Updated

Nearly four years after retiring from professional hockey, former Rangers captain Chris Drury was named to the U.S. Hockey Hall of Fame as part of the Class of 2015, per a USA Hockey announcement Monday.

Drury, a native of Trumbull, Conn., was originally a star baseball player. He helped the United States win the 1989 Little League World Series when he was 13 years old, but his hockey career soon eclipsed his baseball fame.

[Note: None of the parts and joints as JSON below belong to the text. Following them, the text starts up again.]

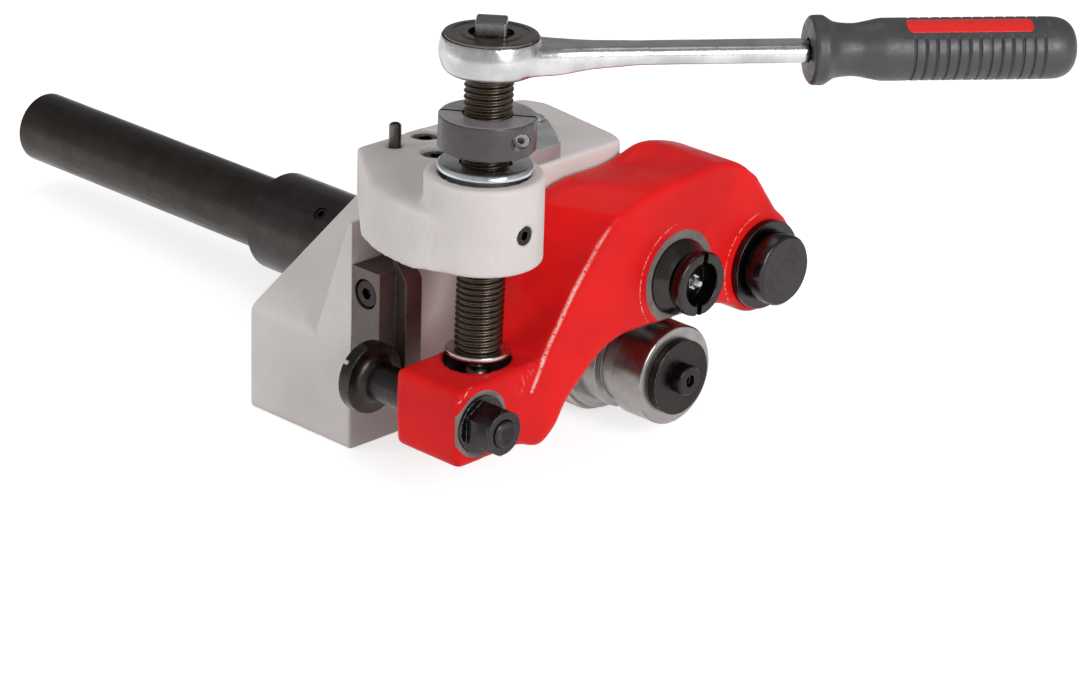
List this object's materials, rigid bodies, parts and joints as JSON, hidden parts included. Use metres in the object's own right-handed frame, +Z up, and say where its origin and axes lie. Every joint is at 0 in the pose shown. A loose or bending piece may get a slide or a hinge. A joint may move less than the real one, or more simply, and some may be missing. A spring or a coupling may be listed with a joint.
{
  "type": "pipe roll groover",
  "caption": "Roll groover for pipe: a screw-fed arm presses a ridged roll onto a driven roll, turned by a drive bar.",
  "frame": {"origin": "middle of the housing's underside", "axes": "+Y along the drive bar away from the rolls, +X along the arm towards its pivot, +Z up"},
  "size_m": [0.2376, 0.5521, 0.2037],
  "materials": {
    "grey_casting": "light grey cast finish, slightly grainy",
    "black_steel": "blackened steel, satin, worn at the edges",
    "spring_steel": "dark spring steel",
    "zinc": "bright zinc plating",
    "brown_steel": "dark oiled steel",
    "red_paint": "glossy red enamel on a casting",
    "bright_steel": "ground steel, lightly oiled",
    "bronze": "bearing bronze",
    "seal_rubber": "black sealing rubber",
    "chrome": "satin chrome, bright",
    "grip_plastic": "black moulded grip, fine grain",
    "red_inset": "red inset, plain"
  },
  "bodies": {
    "frame": {"housing": "grey_casting", "screw_bracket": "grey_casting", "bracket_screw_1": "black_steel", "bracket_screw_2": "black_steel", "bracket_screw_3": "black_steel", "roll_pin": "spring_steel", "depth_gauge": "zinc", "gauge_screw": "zinc", "guide_block": "brown_steel", "guide_block_screw_1": "black_steel", "guide_block_screw_2": "black_steel", "trunnion_screw_front": "black_steel", "trunnion_screw_rear": "black_steel", "pivot_pin": "bright_steel", "pivot_cap": "black_steel", "pivot_washer": "bright_steel", "pivot_nut": "black_steel", "front_bearing": "bright_steel", "rear_bearing": "bright_steel", "front_seal": "seal_rubber", "bearing_cover": "black_steel", "bearing_cover_screw_1": "black_steel", "bearing_cover_screw_2": "black_steel", "bearing_cover_screw_3": "black_steel", "bearing_cover_screw_4": "black_steel"},
    "arm_body": {"arm": "red_paint", "swivel_seat": "bright_steel", "guide_bolt": "black_steel", "guide_nut": "black_steel", "groove_roll_spindle": "black_steel", "grease_nipple": "zinc", "spindle_circlip": "spring_steel", "pivot_bush": "bronze"},
    "groove_roll_body": {"groove_roll": "bright_steel", "groove_roll_bush": "bronze"},
    "drive_body": {"drive_shaft": "bright_steel", "drive_roll": "bright_steel", "drive_roll_key": "bright_steel", "drive_roll_washer": "black_steel", "drive_roll_screw": "black_steel", "drive_coupling": "black_steel", "coupling_set_screw_1": "black_steel", "coupling_set_screw_2": "black_steel", "drive_bar": "black_steel"},
    "nut_body": {"rocking_nut": "zinc"},
    "screw_body": {"feed_screw": "brown_steel", "thrust_washer": "zinc", "clamp_collar_rear": "bright_steel", "collar_screw_rear": "black_steel", "clamp_collar_front": "bright_steel", "collar_screw_front": "black_steel", "ratchet_gear": "bright_steel", "square_drive": "brown_steel"},
    "ratchet_handle": {"ratchet_body": "chrome", "ratchet_cover": "brown_steel", "ratchet_pawl": "bright_steel", "ratchet_grip": "grip_plastic", "grip_inset": "red_inset"}
  },
  "joints": [
    {"name": "arm_swing", "type": "hinge", "parent": "frame", "child": "arm_body", "pos_m": [0.0685, -0.096, 0.069], "axis": [0, 1, 0], "range_deg": [-2, 10]},
    {"name": "nut_rock", "type": "hinge", "parent": "frame", "child": "nut_body", "pos_m": [-0.08, -0.096, 0.119], "axis": [0, 1, 0], "range_deg": [-0.5, 2.1]},
    {"name": "screw_feed", "type": "slide", "parent": "nut_body", "child": "screw_body", "axis": [0.0236, 0, 0.9997], "range_m": [-0.00526, 0.0263]},
    {"name": "ratchet_swing", "type": "hinge", "parent": "screw_body", "child": "ratchet_handle", "pos_m": [-0.08, -0.096, 0.119], "axis": [0.0236, 0, 0.9997], "continuous": true},
    {"name": "groove_roll_spin", "type": "hinge", "parent": "arm_body", "child": "groove_roll_body", "pos_m": [0.016, -0.096, 0.0763], "axis": [0, 1, 0], "continuous": true},
    {"name": "drive_spin", "type": "hinge", "parent": "frame", "child": "drive_body", "pos_m": [0.0189, -0.096, 0.0297], "axis": [0, 1, 0], "continuous": true}
  ],
  "couplings": [
    {"joint": "nut_rock", "follows": "arm_swing", "ratio": 0.2},
    {"joint": "screw_feed", "follows": "arm_swing", "m_per_rad": 0.15}
  ]
}
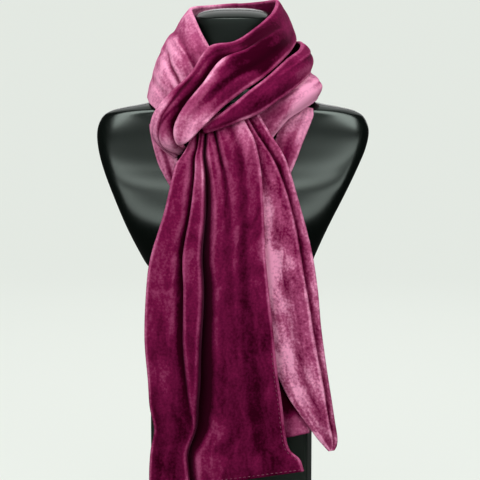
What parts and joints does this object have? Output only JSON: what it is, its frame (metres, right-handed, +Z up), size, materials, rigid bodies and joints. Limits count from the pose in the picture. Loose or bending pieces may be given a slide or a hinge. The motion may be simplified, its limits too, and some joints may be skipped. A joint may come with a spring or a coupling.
{
  "type": "velvet scarf on a display bust",
  "caption": "Soft velvet scarf tied in a pull-through loop round the neck of a limbless display bust on a plain column.",
  "frame": {"origin": "middle of the column's underside, where it stands", "axes": "+Z up, the bust and the knot face -Y, +X to the right of someone who looks at the front"},
  "size_m": [0.374, 0.2229, 0.7438],
  "materials": {
    "velvet": "crushed silk velvet, wine red to dusty pink",
    "bust_black": "satin black",
    "column_black": "satin black"
  },
  "bodies": {
    "root": {"left_wrap": "velvet", "crossing_wrap": "velvet", "middle_band": "velvet", "lower_band": "velvet", "lowest_band": "velvet", "left_drape": "velvet", "front_tail": "velvet", "rear_tail": "velvet", "rear_tail_back": "velvet", "display_bust": "bust_black", "column": "column_black"}
  },
  "joints": []
}
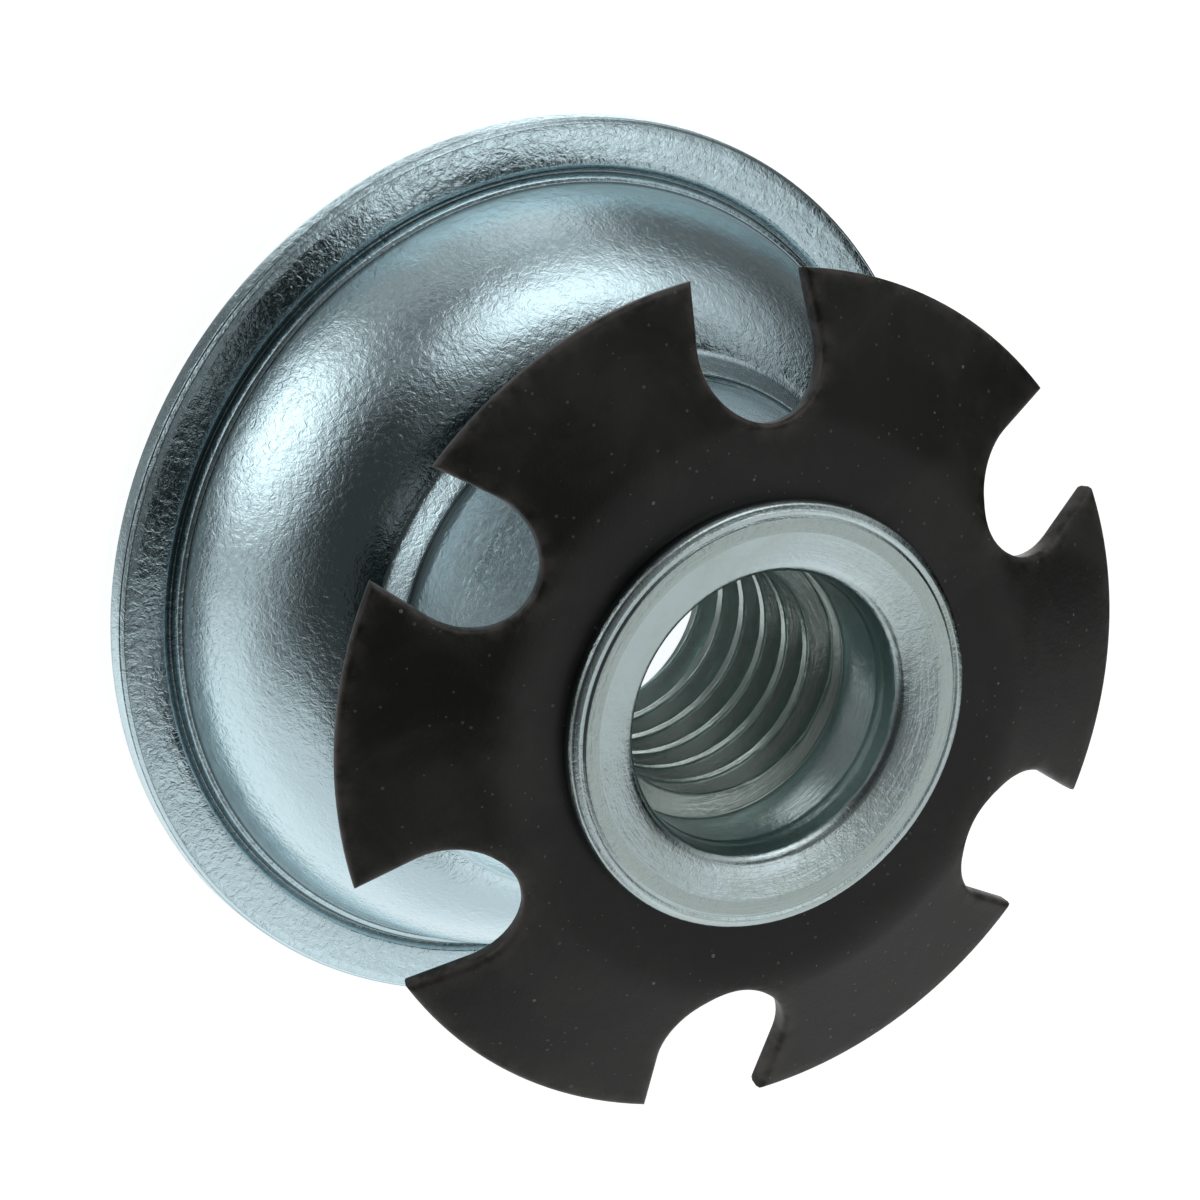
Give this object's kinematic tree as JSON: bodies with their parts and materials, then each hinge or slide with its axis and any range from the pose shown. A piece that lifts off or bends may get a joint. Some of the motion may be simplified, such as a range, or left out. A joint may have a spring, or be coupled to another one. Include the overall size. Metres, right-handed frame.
{
  "type": "threaded tube insert",
  "caption": "Threaded insert for the end of a round steel tube: flanged steel cup, notched star washer that grips the bore, and a riveted threaded barrel.",
  "frame": {"origin": "centre of the underside of the cup's flange, on the thread's axis", "axes": "+Z along the thread's axis, from the flange towards the rivet head, into the tube; one notch of the washer lies on +X"},
  "size_m": [0.0412, 0.0412, 0.0237],
  "materials": {
    "cup_zinc": "bright zinc plate with a faint blue tint over drawn steel sheet",
    "washer_black": "satin black oiled finish on spring steel",
    "barrel_zinc": "duller zinc plate on turned steel, rolled head"
  },
  "bodies": {
    "root": {"flanged_cup": "cup_zinc", "star_washer": "washer_black", "threaded_barrel": "barrel_zinc"}
  },
  "joints": []
}
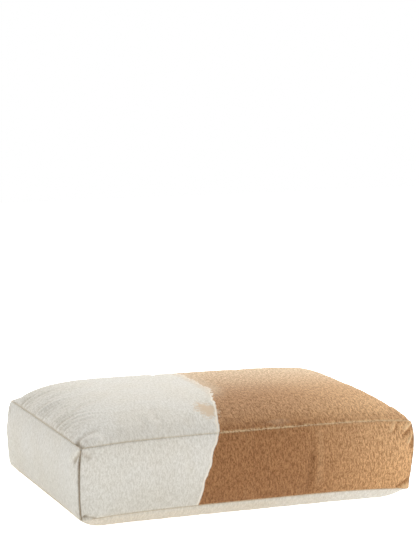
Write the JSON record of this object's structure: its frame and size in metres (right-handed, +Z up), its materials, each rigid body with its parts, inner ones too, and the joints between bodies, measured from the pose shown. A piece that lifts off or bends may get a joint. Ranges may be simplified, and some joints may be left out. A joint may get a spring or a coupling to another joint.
{
  "type": "floor cushion",
  "caption": "Rectangular boxed floor cushion: zipped cotton cover with crowned top, straight side walls and self seams, over a cased foam and fibre pad.",
  "frame": {"origin": "middle of the flat patch under the cushion, on the surface that it rests on", "axes": "+X along the length, +Y from the front wall to the zipped back wall, +Z up"},
  "size_m": [1.0266, 0.7314, 0.321],
  "materials": {
    "dyed_cotton": "washed slubby cotton, dip-dyed camel brown over half its length, matt",
    "undyed_cotton": "washed slubby cotton, natural off-white, matt",
    "thread": "spun polyester sewing thread, natural",
    "calico": "plain calico, matt",
    "wadding": "white polyester fibre wadding",
    "foam": "open-cell polyurethane foam",
    "zip_cloth": "woven polyester tape",
    "zip_coil": "nylon coil",
    "zip_metal": "die-cast, antique brass finish",
    "label": "satin ribbon, blank"
  },
  "bodies": {
    "cushion": {"back_boxing_lower": "dyed_cotton", "back_boxing_upper": "dyed_cotton", "back_left_corner_thread": "thread", "back_right_corner_thread": "thread", "bottom_panel": "undyed_cotton", "bottom_seam_thread": "thread", "care_label": "label", "foam_core": "foam", "front_boxing": "dyed_cotton", "front_left_corner_thread": "thread", "front_right_corner_thread": "thread", "left_boxing": "dyed_cotton", "pad_case_band": "calico", "pad_case_bottom": "calico", "pad_case_top": "calico", "right_boxing": "dyed_cotton", "top_panel": "dyed_cotton", "top_seam_thread": "thread", "wadding_band": "wadding", "wadding_bottom": "wadding", "wadding_top": "wadding", "zip_coil_lower": "zip_coil", "zip_coil_upper": "zip_coil", "zip_stop_left": "zip_metal", "zip_stop_right": "zip_metal", "zip_tape_lower": "zip_cloth", "zip_tape_upper": "zip_cloth", "zip_topstitch_lower": "thread", "zip_topstitch_upper": "thread"},
    "slider": {"zip_slider": "zip_metal"},
    "pull": {"zip_pull": "zip_metal"}
  },
  "joints": [
    {"name": "zip_slide", "type": "slide", "parent": "cushion", "child": "slider", "axis": [-1, 0, 0], "range_m": [0, 0.762]},
    {"name": "pull_swing", "type": "hinge", "parent": "slider", "child": "pull", "pos_m": [0.3816, 0.36599, 0.1465], "axis": [0, 0, -1], "range_deg": [0, 170]}
  ]
}
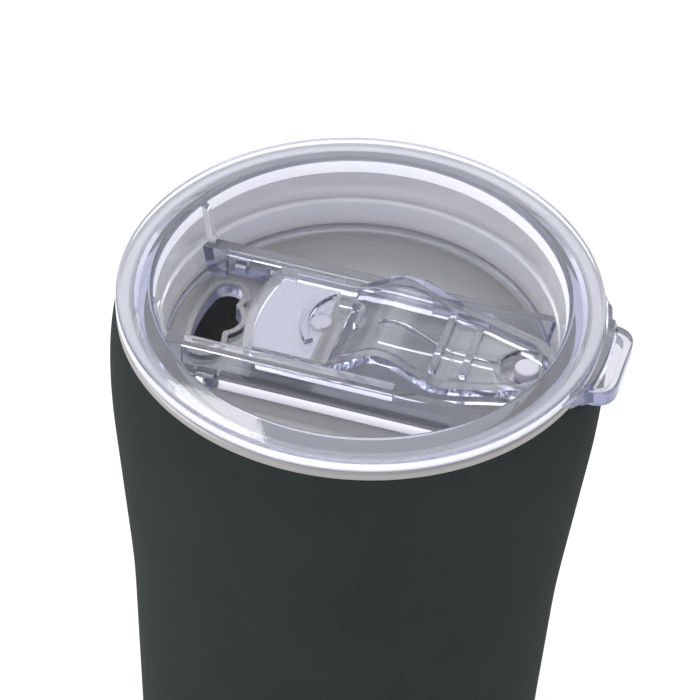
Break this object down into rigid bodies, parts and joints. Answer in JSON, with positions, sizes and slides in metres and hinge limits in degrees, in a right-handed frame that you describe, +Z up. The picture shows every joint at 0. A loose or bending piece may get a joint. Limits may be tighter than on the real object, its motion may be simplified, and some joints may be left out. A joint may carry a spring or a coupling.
{
  "type": "insulated travel mug",
  "caption": "Double-walled vacuum steel tumbler with a clear press-in lid, a recessed sliding drink cover and a pull tab.",
  "frame": {"origin": "middle of the foot pad's underside, on the surface the mug stands on", "axes": "+Z up along the mug's axis; -Y towards the drink hole; +Y towards the lid's pull tab"},
  "size_m": [0.0908, 0.0948, 0.1707],
  "materials": {
    "painted_shell": "fine matte powder coat, dark green grey",
    "bare_steel": "satin brushed stainless steel",
    "liner_steel": "electropolished stainless steel",
    "clear_lid": "clear moulded copolyester, polished",
    "clear_slider": "clear moulded copolyester, polished",
    "clear_silicone": "translucent silicone",
    "white_silicone": "milky white silicone, satin",
    "grey_silicone": "matte grey silicone",
    "foil": "bright thin foil",
    "solder_glass": "dull solder glass",
    "getter_alloy": "pressed metal powder"
  },
  "bodies": {
    "mug": {"outer_shell": "painted_shell", "inner_liner": "liner_steel", "base_plate": "bare_steel", "seal_bead": "solder_glass", "getter_cup": "bare_steel", "getter_pill": "getter_alloy", "radiation_foil": "foil", "foot_pad": "grey_silicone"},
    "lid": {"lid_body": "clear_lid", "lid_gasket": "clear_silicone"},
    "slider": {"slider_body": "clear_slider", "slider_seal": "white_silicone", "vent_plug": "white_silicone"}
  },
  "joints": [
    {"name": "lid_lift", "type": "slide", "parent": "mug", "child": "lid", "axis": [0, 0, 1], "range_m": [0, 0.03]},
    {"name": "slider_close", "type": "slide", "parent": "lid", "child": "slider", "axis": [0, -1, 0], "range_m": [0, 0.0135]}
  ]
}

Drury played college hockey at Boston University, where he played with future NHLers such as Mike Grier, Jay Pandolfo, Shawn Bates and Tom Poti among others. But it is Drury who holds the BU record for most goals in a career (113), and he remains the only BU player with at least 100 goals and 100 assists. Drury won a national championship with the Terriers in his freshman season, and he earned college hockey's highest individual honor in his senior season when he was named the Hobey Baker Award winner.

After four years at BU, Drury made the jump to the NHL with the Colorado Avalanche. He did not miss a beat despite the transition, and he won the Calder Memorial Trophy as the NHL's best rookie in 1998-99. Drury is the only player in history to follow a Hobey Baker win with a Calder Trophy victory. He also won a Stanley Cup championship with the Avalanche and was a three-time Olympian with Team USA. Although Drury played for four teams in his 12-year NHL career, he was consistently recognized as a leader, as he served as a captain for both the Buffalo Sabres and New York Rangers.

Drury's play on the ice speaks for itself. He recorded 615 points in 892 regular-season games, and -- true to his "clutch" reputation -- Drury posted 47 game-winning goals in the regular season.

Drury retired in 2011, but he said he never would have become a star if not for local USA hockey tournaments from his younger years.

"USA Hockey has always meant the world to me and my family coming from a small hockey area back then in Trumbull, Conn.," Drury said to NHL.com. "Certainly without USA Hockey and their tournaments. … I may never have made it out of there so I will always owe USA Hockey a debt of gratitude."

Fittingly for Drury, he will be able to return to some of his roots even on the night of his induction, as the enshrinement dinner and ceremony for the U.S. Hockey Hall of Fame Class of 2015 will be held on Dec. 17 in Boston.